— Start DATASET CONTENT —

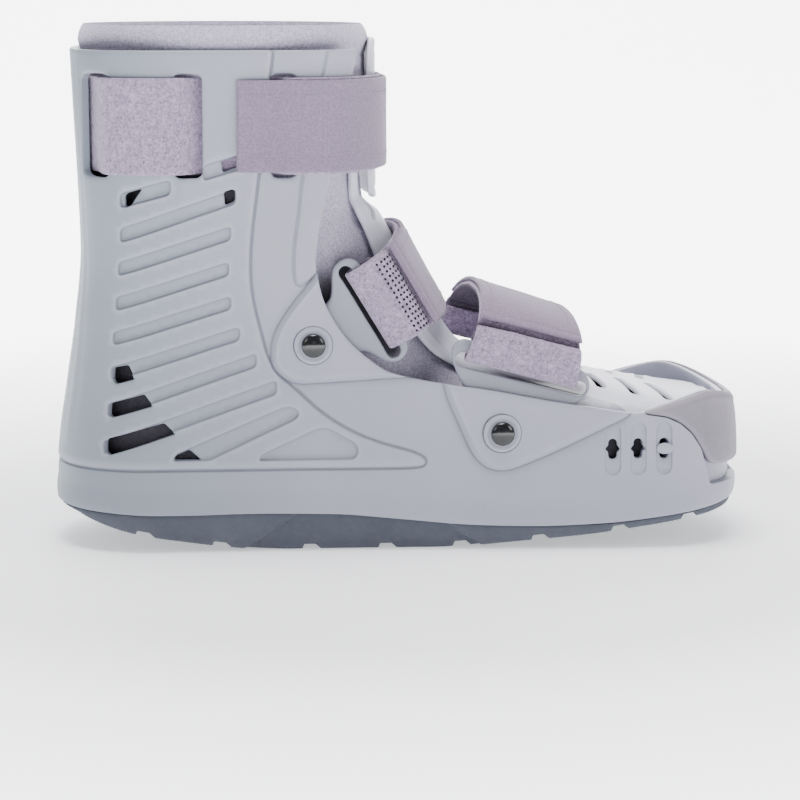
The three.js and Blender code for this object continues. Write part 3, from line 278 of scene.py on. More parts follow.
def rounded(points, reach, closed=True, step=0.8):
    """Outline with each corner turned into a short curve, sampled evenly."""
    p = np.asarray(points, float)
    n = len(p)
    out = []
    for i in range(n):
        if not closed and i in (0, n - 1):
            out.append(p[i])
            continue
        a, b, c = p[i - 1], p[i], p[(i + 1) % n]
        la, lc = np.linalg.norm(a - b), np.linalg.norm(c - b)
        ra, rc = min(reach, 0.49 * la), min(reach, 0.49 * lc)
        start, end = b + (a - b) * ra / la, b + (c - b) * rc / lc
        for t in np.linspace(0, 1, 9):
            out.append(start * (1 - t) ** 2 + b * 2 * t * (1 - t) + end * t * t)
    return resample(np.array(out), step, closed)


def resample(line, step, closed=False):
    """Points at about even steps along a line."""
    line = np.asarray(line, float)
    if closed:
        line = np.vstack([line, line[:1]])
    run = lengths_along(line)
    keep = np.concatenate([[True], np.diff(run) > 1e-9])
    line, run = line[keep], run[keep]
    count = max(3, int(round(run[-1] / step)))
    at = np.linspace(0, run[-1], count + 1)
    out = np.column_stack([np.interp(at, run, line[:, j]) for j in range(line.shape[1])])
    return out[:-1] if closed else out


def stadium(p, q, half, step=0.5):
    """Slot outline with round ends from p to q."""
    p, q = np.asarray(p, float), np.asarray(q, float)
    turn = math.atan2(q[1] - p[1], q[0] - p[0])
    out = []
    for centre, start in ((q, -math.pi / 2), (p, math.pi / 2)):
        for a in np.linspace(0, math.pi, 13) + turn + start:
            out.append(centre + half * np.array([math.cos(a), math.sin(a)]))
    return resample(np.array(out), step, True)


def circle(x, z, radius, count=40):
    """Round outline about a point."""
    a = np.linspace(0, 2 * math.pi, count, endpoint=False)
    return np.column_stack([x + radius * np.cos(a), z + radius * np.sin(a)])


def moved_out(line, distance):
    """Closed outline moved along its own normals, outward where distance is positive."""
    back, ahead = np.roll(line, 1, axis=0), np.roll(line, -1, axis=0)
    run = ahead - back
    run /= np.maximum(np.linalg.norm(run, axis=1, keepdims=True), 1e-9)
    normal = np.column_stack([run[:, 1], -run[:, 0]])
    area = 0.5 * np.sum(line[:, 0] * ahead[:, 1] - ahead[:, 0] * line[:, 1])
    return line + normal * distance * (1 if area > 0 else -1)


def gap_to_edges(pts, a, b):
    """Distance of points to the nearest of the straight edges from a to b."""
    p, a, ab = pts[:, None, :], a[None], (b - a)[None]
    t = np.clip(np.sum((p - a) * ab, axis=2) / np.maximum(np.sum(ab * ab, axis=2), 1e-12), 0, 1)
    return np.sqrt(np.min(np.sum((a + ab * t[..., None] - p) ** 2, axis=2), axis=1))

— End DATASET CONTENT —

> **TASK OBJECTIVE**
Only the lines from the beginning of the material above through the line with "return resample(np.array(out), step, closed)" are wanted; extract them exactly.

> **SOLUTION FOR THIS TASK**
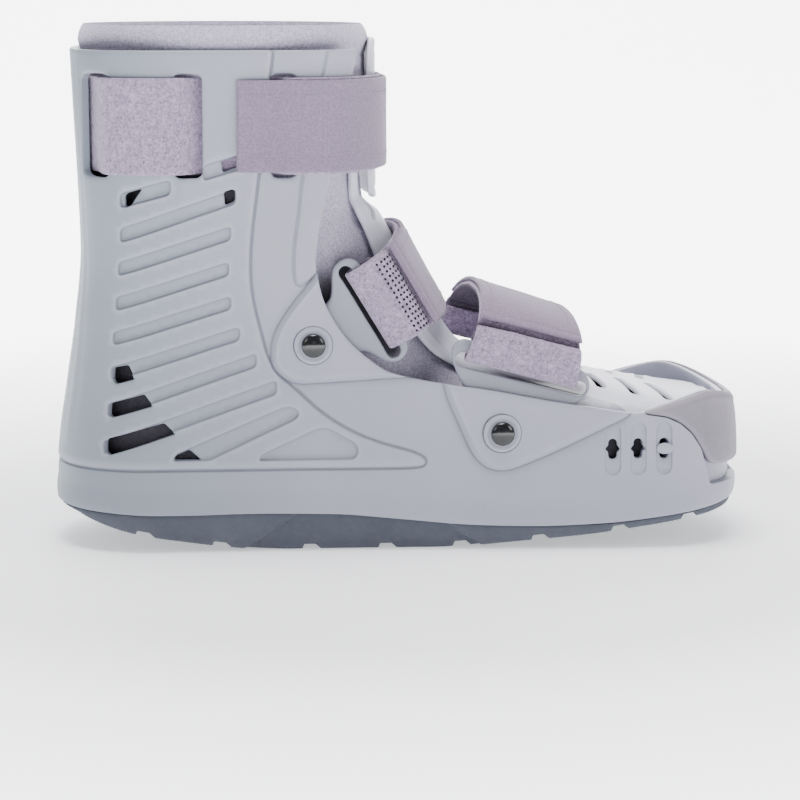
The three.js and Blender code for this object continues. Write part 3, from line 278 of scene.py on. More parts follow.
def rounded(points, reach, closed=True, step=0.8):
    """Outline with each corner turned into a short curve, sampled evenly."""
    p = np.asarray(points, float)
    n = len(p)
    out = []
    for i in range(n):
        if not closed and i in (0, n - 1):
            out.append(p[i])
            continue
        a, b, c = p[i - 1], p[i], p[(i + 1) % n]
        la, lc = np.linalg.norm(a - b), np.linalg.norm(c - b)
        ra, rc = min(reach, 0.49 * la), min(reach, 0.49 * lc)
        start, end = b + (a - b) * ra / la, b + (c - b) * rc / lc
        for t in np.linspace(0, 1, 9):
            out.append(start * (1 - t) ** 2 + b * 2 * t * (1 - t) + end * t * t)
    return resample(np.array(out), step, closed)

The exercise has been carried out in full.